[RECORDED DATA]
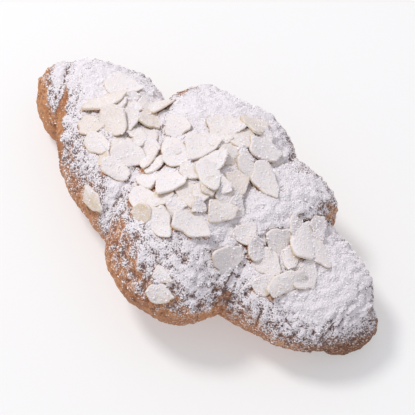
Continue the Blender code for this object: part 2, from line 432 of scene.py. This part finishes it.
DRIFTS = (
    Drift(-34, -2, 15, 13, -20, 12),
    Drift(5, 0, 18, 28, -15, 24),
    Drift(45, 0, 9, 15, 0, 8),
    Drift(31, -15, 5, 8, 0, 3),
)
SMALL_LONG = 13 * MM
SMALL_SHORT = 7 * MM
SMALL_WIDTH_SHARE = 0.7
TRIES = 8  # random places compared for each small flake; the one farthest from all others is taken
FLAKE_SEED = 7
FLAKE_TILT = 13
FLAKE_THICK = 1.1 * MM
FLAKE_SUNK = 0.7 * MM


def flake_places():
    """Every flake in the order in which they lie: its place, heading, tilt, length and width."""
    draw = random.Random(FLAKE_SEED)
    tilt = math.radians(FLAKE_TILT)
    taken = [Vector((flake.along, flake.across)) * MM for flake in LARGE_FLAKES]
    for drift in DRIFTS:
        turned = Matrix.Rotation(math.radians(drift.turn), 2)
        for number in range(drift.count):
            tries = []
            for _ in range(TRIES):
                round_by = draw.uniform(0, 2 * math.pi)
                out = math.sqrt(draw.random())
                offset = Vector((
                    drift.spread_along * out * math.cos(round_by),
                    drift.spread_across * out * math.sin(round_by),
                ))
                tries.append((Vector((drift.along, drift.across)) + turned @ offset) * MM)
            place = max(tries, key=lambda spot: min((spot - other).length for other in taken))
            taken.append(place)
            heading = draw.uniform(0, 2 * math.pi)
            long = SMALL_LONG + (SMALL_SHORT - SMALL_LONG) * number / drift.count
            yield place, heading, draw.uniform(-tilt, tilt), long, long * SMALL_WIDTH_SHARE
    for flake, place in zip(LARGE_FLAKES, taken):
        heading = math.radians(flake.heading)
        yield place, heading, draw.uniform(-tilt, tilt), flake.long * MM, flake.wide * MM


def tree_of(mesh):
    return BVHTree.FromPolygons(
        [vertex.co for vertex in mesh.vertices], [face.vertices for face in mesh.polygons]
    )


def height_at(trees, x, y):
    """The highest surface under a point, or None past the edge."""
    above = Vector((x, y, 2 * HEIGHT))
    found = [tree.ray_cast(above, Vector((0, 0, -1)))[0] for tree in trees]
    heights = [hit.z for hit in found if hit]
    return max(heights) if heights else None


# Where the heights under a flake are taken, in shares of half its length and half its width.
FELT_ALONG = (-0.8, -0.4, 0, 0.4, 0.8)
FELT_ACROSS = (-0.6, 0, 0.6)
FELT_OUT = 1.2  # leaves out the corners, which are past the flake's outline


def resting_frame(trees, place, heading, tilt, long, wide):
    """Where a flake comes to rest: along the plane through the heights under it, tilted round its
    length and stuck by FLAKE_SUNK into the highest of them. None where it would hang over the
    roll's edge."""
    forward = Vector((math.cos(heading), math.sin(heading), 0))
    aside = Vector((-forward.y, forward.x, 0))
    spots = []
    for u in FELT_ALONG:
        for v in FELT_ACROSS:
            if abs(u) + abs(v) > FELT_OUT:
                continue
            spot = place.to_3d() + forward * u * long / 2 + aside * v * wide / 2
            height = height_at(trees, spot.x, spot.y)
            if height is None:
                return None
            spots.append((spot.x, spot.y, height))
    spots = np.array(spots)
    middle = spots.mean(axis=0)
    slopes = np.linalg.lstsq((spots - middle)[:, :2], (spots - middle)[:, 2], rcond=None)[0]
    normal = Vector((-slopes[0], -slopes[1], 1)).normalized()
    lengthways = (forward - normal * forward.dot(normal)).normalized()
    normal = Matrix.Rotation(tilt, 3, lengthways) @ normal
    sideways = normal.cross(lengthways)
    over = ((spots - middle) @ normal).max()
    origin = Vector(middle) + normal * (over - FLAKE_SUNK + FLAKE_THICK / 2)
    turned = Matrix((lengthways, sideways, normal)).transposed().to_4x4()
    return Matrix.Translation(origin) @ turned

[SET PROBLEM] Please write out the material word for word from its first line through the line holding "FLAKE_SUNK = 0.7 * MM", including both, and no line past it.

[ANSWER TO THE TASK]
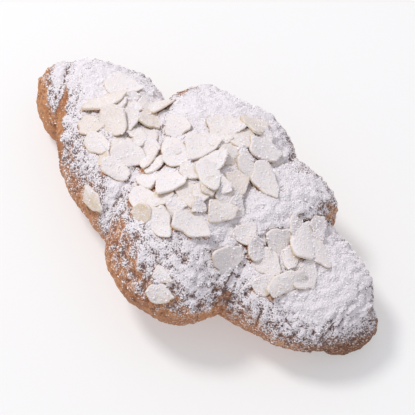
Continue the Blender code for this object: part 2, from line 432 of scene.py. This part finishes it.
DRIFTS = (
    Drift(-34, -2, 15, 13, -20, 12),
    Drift(5, 0, 18, 28, -15, 24),
    Drift(45, 0, 9, 15, 0, 8),
    Drift(31, -15, 5, 8, 0, 3),
)
SMALL_LONG = 13 * MM
SMALL_SHORT = 7 * MM
SMALL_WIDTH_SHARE = 0.7
TRIES = 8  # random places compared for each small flake; the one farthest from all others is taken
FLAKE_SEED = 7
FLAKE_TILT = 13
FLAKE_THICK = 1.1 * MM
FLAKE_SUNK = 0.7 * MM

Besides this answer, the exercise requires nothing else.